Dataset content –
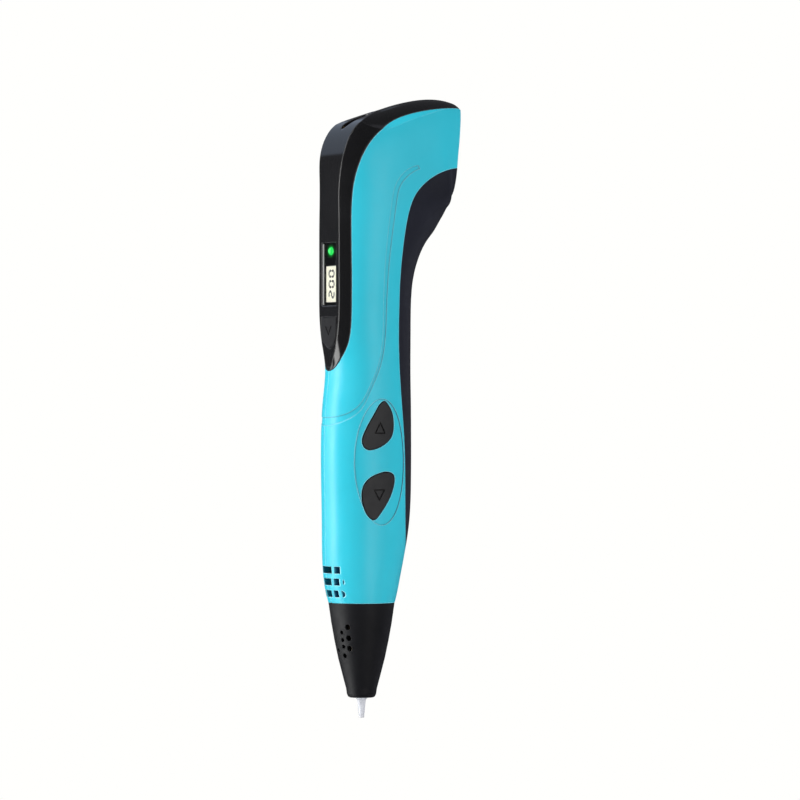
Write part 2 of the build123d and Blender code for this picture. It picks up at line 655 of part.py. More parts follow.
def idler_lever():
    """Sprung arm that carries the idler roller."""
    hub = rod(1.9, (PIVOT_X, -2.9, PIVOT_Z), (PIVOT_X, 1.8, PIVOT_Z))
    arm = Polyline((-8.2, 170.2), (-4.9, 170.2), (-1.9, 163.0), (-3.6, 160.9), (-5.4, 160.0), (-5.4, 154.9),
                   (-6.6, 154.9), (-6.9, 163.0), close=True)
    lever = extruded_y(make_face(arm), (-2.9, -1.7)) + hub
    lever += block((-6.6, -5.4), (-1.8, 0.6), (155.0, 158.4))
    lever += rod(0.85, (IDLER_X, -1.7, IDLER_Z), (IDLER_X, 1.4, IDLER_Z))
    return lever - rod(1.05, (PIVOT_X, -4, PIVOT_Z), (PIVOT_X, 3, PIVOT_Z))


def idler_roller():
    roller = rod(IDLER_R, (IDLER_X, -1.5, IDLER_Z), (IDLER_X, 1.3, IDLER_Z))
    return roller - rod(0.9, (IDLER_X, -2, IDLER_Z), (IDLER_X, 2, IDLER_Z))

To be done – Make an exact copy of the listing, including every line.

Answer in full –
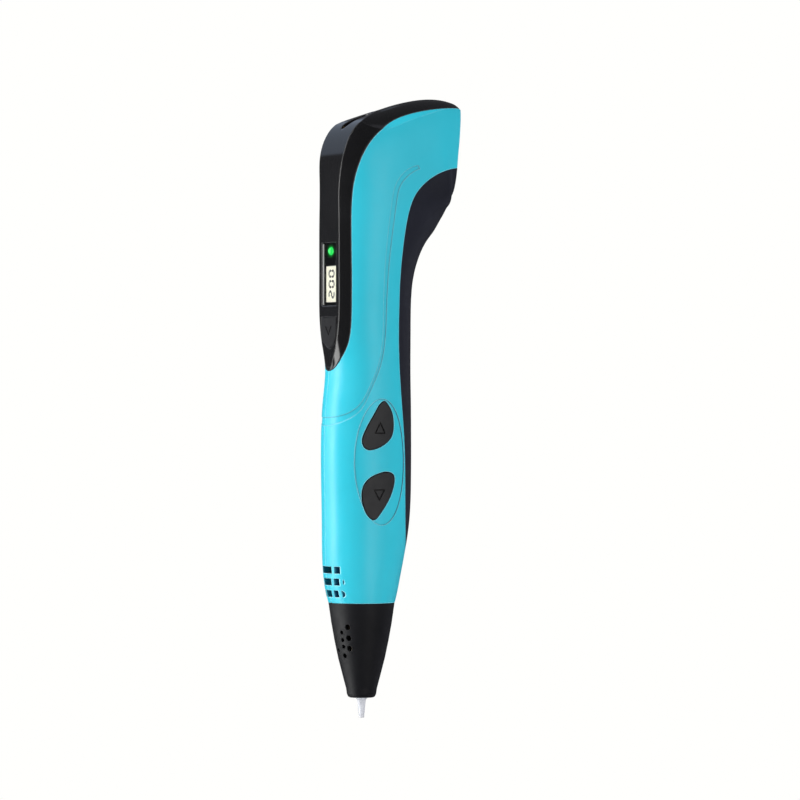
Write part 2 of the build123d and Blender code for this picture. It picks up at line 655 of part.py. More parts follow.
def idler_lever():
    """Sprung arm that carries the idler roller."""
    hub = rod(1.9, (PIVOT_X, -2.9, PIVOT_Z), (PIVOT_X, 1.8, PIVOT_Z))
    arm = Polyline((-8.2, 170.2), (-4.9, 170.2), (-1.9, 163.0), (-3.6, 160.9), (-5.4, 160.0), (-5.4, 154.9),
                   (-6.6, 154.9), (-6.9, 163.0), close=True)
    lever = extruded_y(make_face(arm), (-2.9, -1.7)) + hub
    lever += block((-6.6, -5.4), (-1.8, 0.6), (155.0, 158.4))
    lever += rod(0.85, (IDLER_X, -1.7, IDLER_Z), (IDLER_X, 1.4, IDLER_Z))
    return lever - rod(1.05, (PIVOT_X, -4, PIVOT_Z), (PIVOT_X, 3, PIVOT_Z))


def idler_roller():
    roller = rod(IDLER_R, (IDLER_X, -1.5, IDLER_Z), (IDLER_X, 1.3, IDLER_Z))
    return roller - rod(0.9, (IDLER_X, -2, IDLER_Z), (IDLER_X, 2, IDLER_Z))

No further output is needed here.